There aren’t many games this generous with exploration. What looks like a diversion at first can be an opportunity in disguise: an item of value, an encounter in secret, a secret boss away from the beaten path.
The world is layered with mystery, often evoking memories of the design philosophy of Elden Ring, with its expansive sense of adventure, fragmented storytelling, and constant invitation to wander and discover.

A Tribute or an Independent Experience?
Perhaps you’ve heard, or read that Mina the Hollower is a mix of classic Zelda games and Soulslike design. That’s partly true, and partly misleading.
There are obvious nods to the history of gaming throughout the game: from the iconic tower that’s a nod to Battletoads, to the candle-lit imagery common to classic Castlevania. The story itself is based on familiar tropes, with a central twist that is almost telegraphed in the opening prologue.
But what really makes Mina the Hollower special isn’t its references, it’s the mood, and how it takes the language of retro video games and makes it something distinctly modern. It may look like a collage of influences at first glance, but the game ultimately makes a strong identity of its own.
It’s not what you’d expect from a Soulslike in terms of difficulty, nor is its world structured like a classic Zelda title. It makes its own rhythm instead. As you walk the backstreets of Ossex and run into the many NPCs, you slowly grow attached to the city and its citizens. By the time the credits roll, the memory of its pixel-by-pixel journey is still lingering, so much so that you may find yourself missing it long after the screen fades to black.




A world worth exploring
One of the strangest, and smartest aspects of Mina the Hollower is its take on exploration. You don’t get a map to start with. Later in the game, the only way to get a map is to complete a certain side mission, and even then it’s only a rough outline of major regions.
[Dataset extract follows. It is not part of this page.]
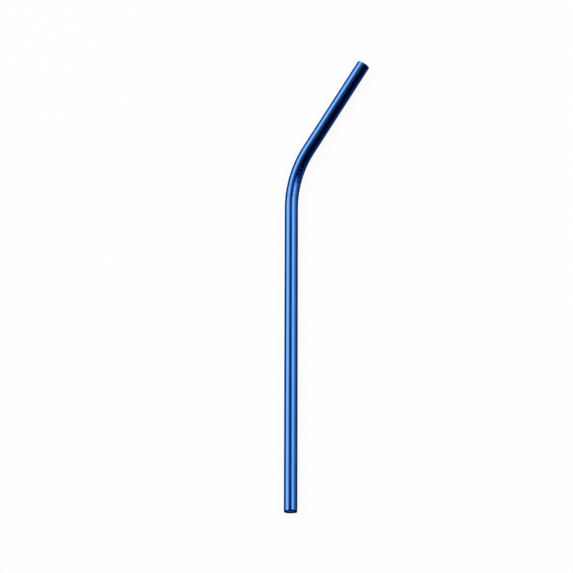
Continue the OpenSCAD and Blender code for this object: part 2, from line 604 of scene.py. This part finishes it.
# %% Colour
film = on_steel("ShaderNodeMix", {"data_type": "RGBA", 6: linear("#49A5F8"), 7: linear("#57B1FF")},
                {0: clouds}, 2)
faint_scratches = on_steel("ShaderNodeMath", {"operation": "MULTIPLY", 1: 0.3}, {0: scratches})
# Dark navy is painted shade in the bend's creases and pale lilac a painted highlight on the two dents; the
# light scratches and the pale lips are wear on the film.
WEAR_AND_PAINTED_LIGHT = [(crease_shade_share, "#0A2F66"), (dent_highlight_share, "#9C9AB8"), (faint_scratches, "#B4D2F0"),
             (on_lip, "#A9C4DA")]
for share, hex_colour in WEAR_AND_PAINTED_LIGHT:
    film = on_steel("ShaderNodeMix", {"data_type": "RGBA", 7: linear(hex_colour)}, {0: share, 6: film}, 2)
drawn_steel = on_steel("ShaderNodeMix", {"data_type": "RGBA", 6: linear("#A29F9A"), 7: linear("#C4C1BB")},
                       {0: draw_lines}, 2)
colour = on_steel("ShaderNodeMix", {"data_type": "RGBA"}, {0: bare, 6: film, 7: drawn_steel}, 2)

# %% Gloss and fine relief
roughness = smooth_edges(steel_tree, (clouds, 0.25, 0.75, 0.10, 0.13))
RUBBING = [(0.03, draw_lines), (0.06, smears), (0.18, scratches), (0.15, crease_shade_share),
           (0.40, dent_highlight_share), (0.20, bare)]
for amount, mask in RUBBING:
    roughness = on_steel("ShaderNodeMath", {"operation": "MULTIPLY_ADD", 1: amount}, {0: mask, 2: roughness})
waves = on_steel("ShaderNodeBump", {"Strength": 1.0, "Distance": 0.000006}, {"Height": polish_waves})
lines = on_steel("ShaderNodeBump", {"Strength": 1.0, "Distance": 0.0000004},
                 {"Height": draw_lines, "Normal": waves})
# The coat is thinner on the dents that carry the painted highlight.
coat = smooth_edges(steel_tree, (bare, 0.0, 1.0, 1.0, 0.0), (dent_highlight_share, 0.0, 1.0, 1.0, 0.4))
# The bore keeps a dull skin from the drawing, which scatters some of the light that falls in.
metal = smooth_edges(steel_tree, (bare, 0.0, 1.0, 1.0, 0.65))

# %% The shader
shader = add_node(steel_tree, "ShaderNodeBsdfPrincipled", {"Coat IOR": 2.1, "Coat Roughness": 0.05}, {
    "Base Color": colour, "Metallic": metal, "Roughness": roughness, "Normal": lines,
    "Coat Weight": coat, "Coat Normal": waves,
})
add_node(steel_tree, "ShaderNodeOutputMaterial", links={"Surface": shader.outputs[0]})

# %% Straw
mesh = bpy.data.meshes.new("bent_straw")
bm.to_mesh(mesh)
bm.free()
mesh.materials.append(steel)
straw = bpy.data.objects.new("bent_straw", mesh)
bpy.context.scene.collection.objects.link(straw)
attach(straw, "root")
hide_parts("straw")
print(len(mesh.polygons), "faces,", sum(len(p.vertices) - 2 for p in mesh.polygons), "triangles")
It doesn’t give you a clear indication of where you are, unlike modern Metroidvanias.
The lack of guidance drives the game. You’re constantly traversing familiar routes, only to bump into something new—a secret room, a useful object, an uncharted pathway leading to a new NPC, a new quest, and an entirely new story thread.


Verdict
Mina is the perfect game for you if you didn’t grow up with Castlevania and Battletoads, if you didn’t play the Game Boy during its prime, and if you consider the classic Zelda adventures to be little more than legendary video games.
Not because it’s a featherweight retro throwback wrapped in nostalgic visuals, but because it captures one of gaming’s golden eras and delivers it in a modern package for just $20.
Here’s an experience that is at least 40-50 hours of good, satisfying gameplay. As if that wasn’t enough, a dedicated New Game+ mode breathes new life into the adventure giving you every reason to jump back in.

Mina the Hollower is far from flawless. Not having a map can be disorienting, especially for players used to having constant navigation help and objective markers in the modern day. The difficulty curve, particularly in the opening hours, can be downright unforgiving and may put off some players from pushing forward. Its story is also fairly straightforward, using familiar tropes that are easy to see coming.
But none of these shortcomings even slightly tarnish what makes Mina the Hollower so special. This is one of the purest and bravest action-adventure games to emerge in recent years.
At its heart, Mina the Hollower is a message about the health of video games. More importantly, it demonstrates that the most effective manner of storytelling is not necessarily via long cutscenes or cinematic spectacle, but within gameplay itself, through the player’s actions, discoveries, struggles and triumphs. Mina the Hollower trusts the medium, and in doing so, it proves everything that makes video games unique.